** Start of SOURCE EXCERPT **

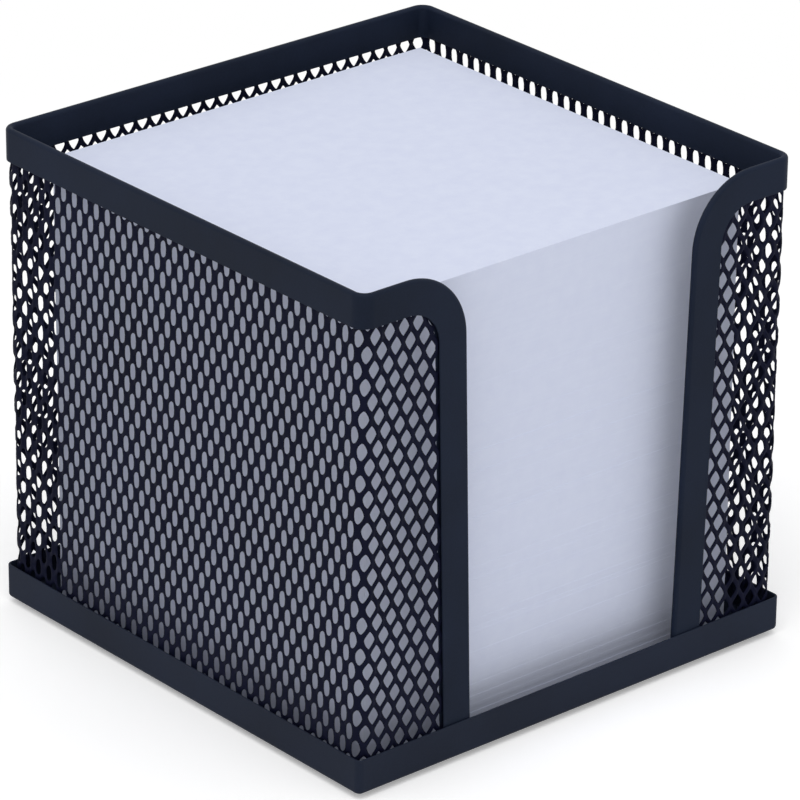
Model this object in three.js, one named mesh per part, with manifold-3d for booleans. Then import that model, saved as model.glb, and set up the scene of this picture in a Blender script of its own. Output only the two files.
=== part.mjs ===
// A desk holder of expanded steel mesh for a cube of loose note sheets.
// Millimetres, +Z up. The finger slot faces -Y, and the origin is on the desk, under the middle of the base.
// One mesh strip wraps the back, the sides and two short front wings. A pressed tray carries it, and a
// folded steel channel binds its top edge and both edges of the slot.
import * as THREE from 'three';
import { mergeVertices } from 'three/addons/utils/BufferGeometryUtils.js';
import Module from 'manifold-3d';

const wasm = await Module();
wasm.setup();

// The note sheets, which set the size of everything round them
const sheetSide = 90;
const sheetThickness = 0.1;
const stackHeight = 91;
const sheetRoom = 5.65;
const sheafDrift = 0.18;
const sheafStep = 0.4;
const sheafAcrossShares = [0, 0.6, -0.5, 0.2, -0.9, 0.4, 0.9, -0.3, 0.1, -0.7, 0.5, 0];
const sheafDeepShares = [0, -0.4, 0.3, 0.9, -0.2, -0.8, 0.1, 0.6, -0.6, 0.3, -0.1, 0];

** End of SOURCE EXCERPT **

_EXERCISE_
Write out the material from the first line to the last, exactly.

_THE SOLUTION_
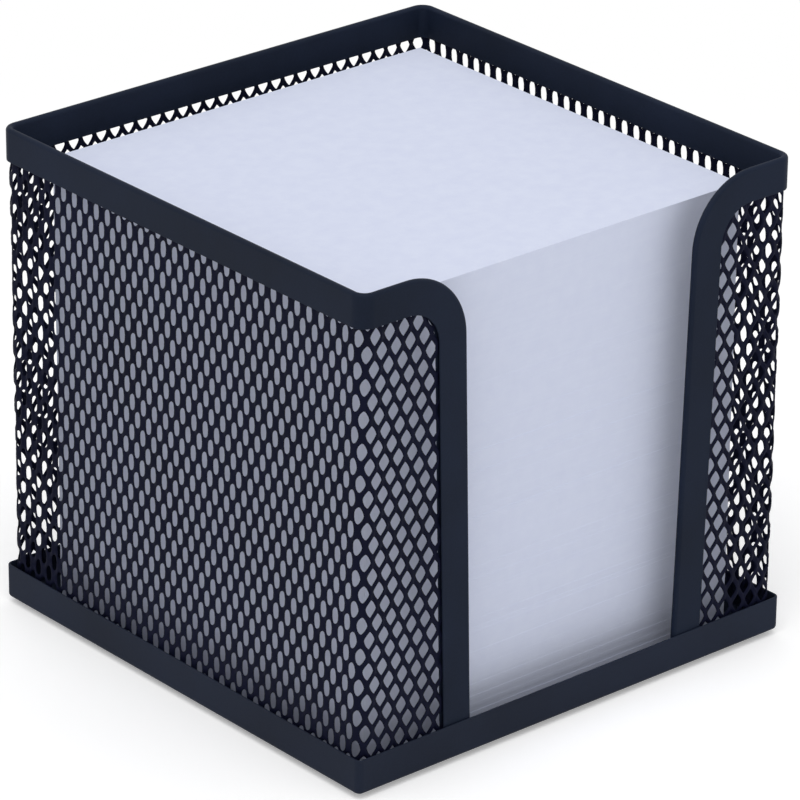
Model this object in three.js, one named mesh per part, with manifold-3d for booleans. Then import that model, saved as model.glb, and set up the scene of this picture in a Blender script of its own. Output only the two files.
=== part.mjs ===
// A desk holder of expanded steel mesh for a cube of loose note sheets.
// Millimetres, +Z up. The finger slot faces -Y, and the origin is on the desk, under the middle of the base.
// One mesh strip wraps the back, the sides and two short front wings. A pressed tray carries it, and a
// folded steel channel binds its top edge and both edges of the slot.
import * as THREE from 'three';
import { mergeVertices } from 'three/addons/utils/BufferGeometryUtils.js';
import Module from 'manifold-3d';

const wasm = await Module();
wasm.setup();

// The note sheets, which set the size of everything round them
const sheetSide = 90;
const sheetThickness = 0.1;
const stackHeight = 91;
const sheetRoom = 5.65;
const sheafDrift = 0.18;
const sheafStep = 0.4;
const sheafAcrossShares = [0, 0.6, -0.5, 0.2, -0.9, 0.4, 0.9, -0.3, 0.1, -0.7, 0.5, 0];
const sheafDeepShares = [0, -0.4, 0.3, 0.9, -0.2, -0.8, 0.1, 0.6, -0.6, 0.3, -0.1, 0];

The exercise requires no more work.